Description of the task: Copy each line below in which the word "update" occurs.

Source data:
********
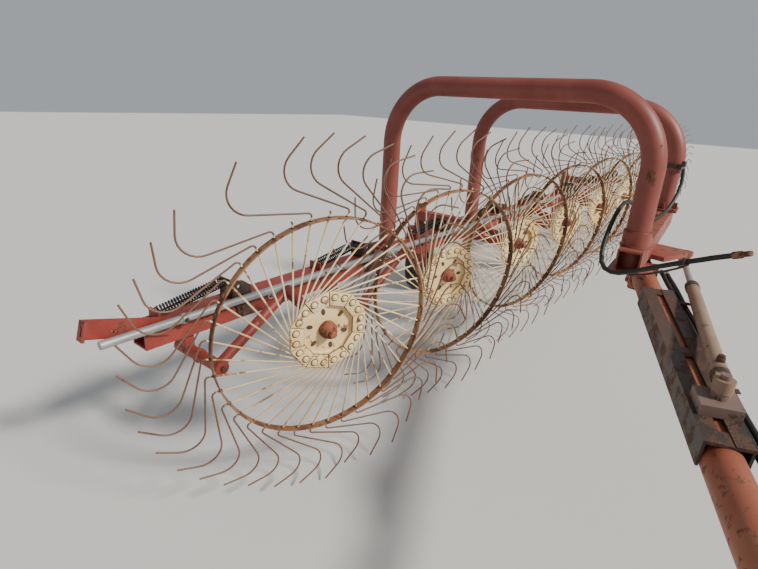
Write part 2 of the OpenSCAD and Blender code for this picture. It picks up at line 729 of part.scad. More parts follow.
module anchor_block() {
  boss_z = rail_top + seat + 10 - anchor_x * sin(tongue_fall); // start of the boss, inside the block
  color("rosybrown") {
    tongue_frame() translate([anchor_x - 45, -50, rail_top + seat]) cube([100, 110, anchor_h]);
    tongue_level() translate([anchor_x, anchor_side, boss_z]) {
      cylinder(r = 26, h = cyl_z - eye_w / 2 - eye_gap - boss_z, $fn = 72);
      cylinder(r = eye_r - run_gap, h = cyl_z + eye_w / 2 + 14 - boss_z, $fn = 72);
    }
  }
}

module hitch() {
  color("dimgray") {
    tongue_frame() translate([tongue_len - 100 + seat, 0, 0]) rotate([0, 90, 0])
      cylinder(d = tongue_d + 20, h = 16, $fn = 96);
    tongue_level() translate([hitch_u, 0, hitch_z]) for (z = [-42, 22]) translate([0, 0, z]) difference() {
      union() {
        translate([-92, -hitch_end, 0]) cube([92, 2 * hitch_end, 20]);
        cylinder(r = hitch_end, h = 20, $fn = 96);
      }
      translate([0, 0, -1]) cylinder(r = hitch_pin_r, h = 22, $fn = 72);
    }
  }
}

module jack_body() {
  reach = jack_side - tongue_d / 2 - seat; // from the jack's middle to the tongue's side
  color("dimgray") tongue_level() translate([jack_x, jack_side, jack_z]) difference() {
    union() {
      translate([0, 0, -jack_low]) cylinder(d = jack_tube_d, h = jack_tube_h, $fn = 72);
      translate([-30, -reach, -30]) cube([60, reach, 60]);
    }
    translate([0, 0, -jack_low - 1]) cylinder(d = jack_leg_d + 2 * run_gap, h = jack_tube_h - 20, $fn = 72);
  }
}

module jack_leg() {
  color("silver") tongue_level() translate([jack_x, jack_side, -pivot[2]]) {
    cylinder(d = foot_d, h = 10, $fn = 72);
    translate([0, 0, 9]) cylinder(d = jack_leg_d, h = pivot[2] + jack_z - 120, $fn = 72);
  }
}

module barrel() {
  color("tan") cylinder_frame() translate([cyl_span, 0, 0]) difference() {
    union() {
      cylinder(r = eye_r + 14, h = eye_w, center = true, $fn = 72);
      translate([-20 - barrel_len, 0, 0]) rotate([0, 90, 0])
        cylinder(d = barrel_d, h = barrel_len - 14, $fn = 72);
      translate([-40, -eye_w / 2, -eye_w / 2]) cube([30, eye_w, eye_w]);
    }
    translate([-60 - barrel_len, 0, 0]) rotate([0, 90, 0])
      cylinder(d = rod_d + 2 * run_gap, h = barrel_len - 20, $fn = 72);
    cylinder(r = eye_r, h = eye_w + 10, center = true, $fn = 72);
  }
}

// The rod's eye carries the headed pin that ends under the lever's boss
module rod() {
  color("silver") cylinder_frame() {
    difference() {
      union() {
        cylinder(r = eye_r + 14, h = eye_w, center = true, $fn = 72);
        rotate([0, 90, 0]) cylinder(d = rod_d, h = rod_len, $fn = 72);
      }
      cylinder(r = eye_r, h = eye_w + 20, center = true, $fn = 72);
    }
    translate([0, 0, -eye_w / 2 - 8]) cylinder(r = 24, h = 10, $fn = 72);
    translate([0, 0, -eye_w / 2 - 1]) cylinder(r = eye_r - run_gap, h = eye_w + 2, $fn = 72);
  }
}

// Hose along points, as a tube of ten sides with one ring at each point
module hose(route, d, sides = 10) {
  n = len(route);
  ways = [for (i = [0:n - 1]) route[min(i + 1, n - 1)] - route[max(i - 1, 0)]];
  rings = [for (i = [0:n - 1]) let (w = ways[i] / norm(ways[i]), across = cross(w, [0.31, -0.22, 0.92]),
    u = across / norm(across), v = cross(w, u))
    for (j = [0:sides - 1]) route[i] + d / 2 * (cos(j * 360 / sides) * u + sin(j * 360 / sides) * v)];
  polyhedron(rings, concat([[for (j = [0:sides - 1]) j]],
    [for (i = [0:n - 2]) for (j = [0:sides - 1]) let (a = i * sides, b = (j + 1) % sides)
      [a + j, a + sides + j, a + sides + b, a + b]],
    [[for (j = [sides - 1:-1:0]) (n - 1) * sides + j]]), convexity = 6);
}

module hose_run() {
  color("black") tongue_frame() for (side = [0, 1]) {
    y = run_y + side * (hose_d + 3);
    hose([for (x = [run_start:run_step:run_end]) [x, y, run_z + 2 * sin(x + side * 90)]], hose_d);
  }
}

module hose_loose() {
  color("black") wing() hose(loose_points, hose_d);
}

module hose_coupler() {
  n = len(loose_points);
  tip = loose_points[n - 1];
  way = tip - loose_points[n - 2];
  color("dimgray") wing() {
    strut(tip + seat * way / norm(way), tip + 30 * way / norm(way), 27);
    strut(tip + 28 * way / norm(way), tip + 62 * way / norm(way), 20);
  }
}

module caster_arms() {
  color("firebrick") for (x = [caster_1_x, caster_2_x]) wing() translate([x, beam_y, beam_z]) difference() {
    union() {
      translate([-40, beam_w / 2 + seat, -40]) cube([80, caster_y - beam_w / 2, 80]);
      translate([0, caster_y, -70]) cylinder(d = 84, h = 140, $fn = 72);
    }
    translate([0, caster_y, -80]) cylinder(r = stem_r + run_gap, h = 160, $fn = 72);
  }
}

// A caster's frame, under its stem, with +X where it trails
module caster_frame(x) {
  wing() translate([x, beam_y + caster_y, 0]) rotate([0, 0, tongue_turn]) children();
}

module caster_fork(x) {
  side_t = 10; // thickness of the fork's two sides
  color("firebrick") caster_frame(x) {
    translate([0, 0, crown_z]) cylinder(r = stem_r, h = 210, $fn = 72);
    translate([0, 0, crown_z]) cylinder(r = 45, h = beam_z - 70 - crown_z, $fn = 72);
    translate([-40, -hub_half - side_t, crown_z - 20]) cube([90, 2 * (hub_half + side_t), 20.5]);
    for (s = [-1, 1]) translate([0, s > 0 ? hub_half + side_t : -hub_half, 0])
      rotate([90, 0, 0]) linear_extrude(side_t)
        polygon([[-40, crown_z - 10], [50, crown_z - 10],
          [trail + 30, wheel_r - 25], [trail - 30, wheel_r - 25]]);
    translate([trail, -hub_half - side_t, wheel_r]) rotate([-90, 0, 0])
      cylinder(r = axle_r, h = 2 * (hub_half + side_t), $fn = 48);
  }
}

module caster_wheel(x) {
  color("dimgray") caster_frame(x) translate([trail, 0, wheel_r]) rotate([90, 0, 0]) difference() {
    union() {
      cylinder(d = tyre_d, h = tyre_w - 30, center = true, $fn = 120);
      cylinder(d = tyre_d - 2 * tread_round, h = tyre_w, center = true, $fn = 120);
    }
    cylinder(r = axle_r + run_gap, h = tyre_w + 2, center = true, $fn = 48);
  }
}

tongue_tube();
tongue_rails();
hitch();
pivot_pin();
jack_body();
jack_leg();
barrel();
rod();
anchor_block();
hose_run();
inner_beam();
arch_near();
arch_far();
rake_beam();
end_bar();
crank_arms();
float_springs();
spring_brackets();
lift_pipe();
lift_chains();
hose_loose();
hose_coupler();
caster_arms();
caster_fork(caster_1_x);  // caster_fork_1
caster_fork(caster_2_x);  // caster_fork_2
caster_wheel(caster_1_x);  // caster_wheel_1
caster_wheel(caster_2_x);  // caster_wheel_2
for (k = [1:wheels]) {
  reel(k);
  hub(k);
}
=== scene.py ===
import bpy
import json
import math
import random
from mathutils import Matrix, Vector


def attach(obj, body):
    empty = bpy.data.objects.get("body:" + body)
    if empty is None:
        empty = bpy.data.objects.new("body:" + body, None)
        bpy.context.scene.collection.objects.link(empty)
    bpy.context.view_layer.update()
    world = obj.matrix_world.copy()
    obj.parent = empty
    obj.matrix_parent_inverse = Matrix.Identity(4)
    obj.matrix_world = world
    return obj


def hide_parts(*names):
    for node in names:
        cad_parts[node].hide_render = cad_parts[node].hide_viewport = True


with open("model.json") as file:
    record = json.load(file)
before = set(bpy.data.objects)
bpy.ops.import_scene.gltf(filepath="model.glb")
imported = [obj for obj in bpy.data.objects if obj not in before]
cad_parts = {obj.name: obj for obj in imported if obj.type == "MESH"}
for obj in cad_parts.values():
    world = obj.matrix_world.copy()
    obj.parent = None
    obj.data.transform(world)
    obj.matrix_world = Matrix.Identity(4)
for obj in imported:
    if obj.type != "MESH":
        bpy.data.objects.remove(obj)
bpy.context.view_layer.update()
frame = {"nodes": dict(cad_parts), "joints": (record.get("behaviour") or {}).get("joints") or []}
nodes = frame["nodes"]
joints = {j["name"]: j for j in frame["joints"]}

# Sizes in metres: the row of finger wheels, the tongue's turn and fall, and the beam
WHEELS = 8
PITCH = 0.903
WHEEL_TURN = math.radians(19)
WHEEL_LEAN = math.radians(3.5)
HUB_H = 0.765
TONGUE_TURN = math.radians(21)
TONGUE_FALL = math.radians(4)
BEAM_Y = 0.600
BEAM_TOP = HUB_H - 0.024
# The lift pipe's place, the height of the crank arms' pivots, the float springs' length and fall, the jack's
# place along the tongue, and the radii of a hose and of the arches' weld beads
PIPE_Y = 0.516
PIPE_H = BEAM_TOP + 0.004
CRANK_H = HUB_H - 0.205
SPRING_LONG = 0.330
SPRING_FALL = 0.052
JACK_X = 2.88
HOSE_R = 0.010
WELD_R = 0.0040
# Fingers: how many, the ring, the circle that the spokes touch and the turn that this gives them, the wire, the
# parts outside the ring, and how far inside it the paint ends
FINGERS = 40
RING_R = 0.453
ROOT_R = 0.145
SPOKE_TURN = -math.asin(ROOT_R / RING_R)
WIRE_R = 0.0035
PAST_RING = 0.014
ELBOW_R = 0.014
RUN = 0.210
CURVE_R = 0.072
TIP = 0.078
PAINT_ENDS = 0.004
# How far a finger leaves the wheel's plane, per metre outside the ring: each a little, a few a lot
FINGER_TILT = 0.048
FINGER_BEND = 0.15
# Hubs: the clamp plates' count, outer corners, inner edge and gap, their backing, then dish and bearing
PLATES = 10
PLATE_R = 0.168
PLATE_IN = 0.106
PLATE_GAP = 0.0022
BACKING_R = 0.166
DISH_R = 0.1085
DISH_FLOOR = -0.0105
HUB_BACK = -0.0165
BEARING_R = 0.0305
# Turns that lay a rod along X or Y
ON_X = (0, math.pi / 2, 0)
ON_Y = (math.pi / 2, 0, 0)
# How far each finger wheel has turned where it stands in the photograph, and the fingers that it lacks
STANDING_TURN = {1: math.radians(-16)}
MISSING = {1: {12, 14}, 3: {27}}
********
Response below:
    bpy.context.view_layer.update()
bpy.context.view_layer.update()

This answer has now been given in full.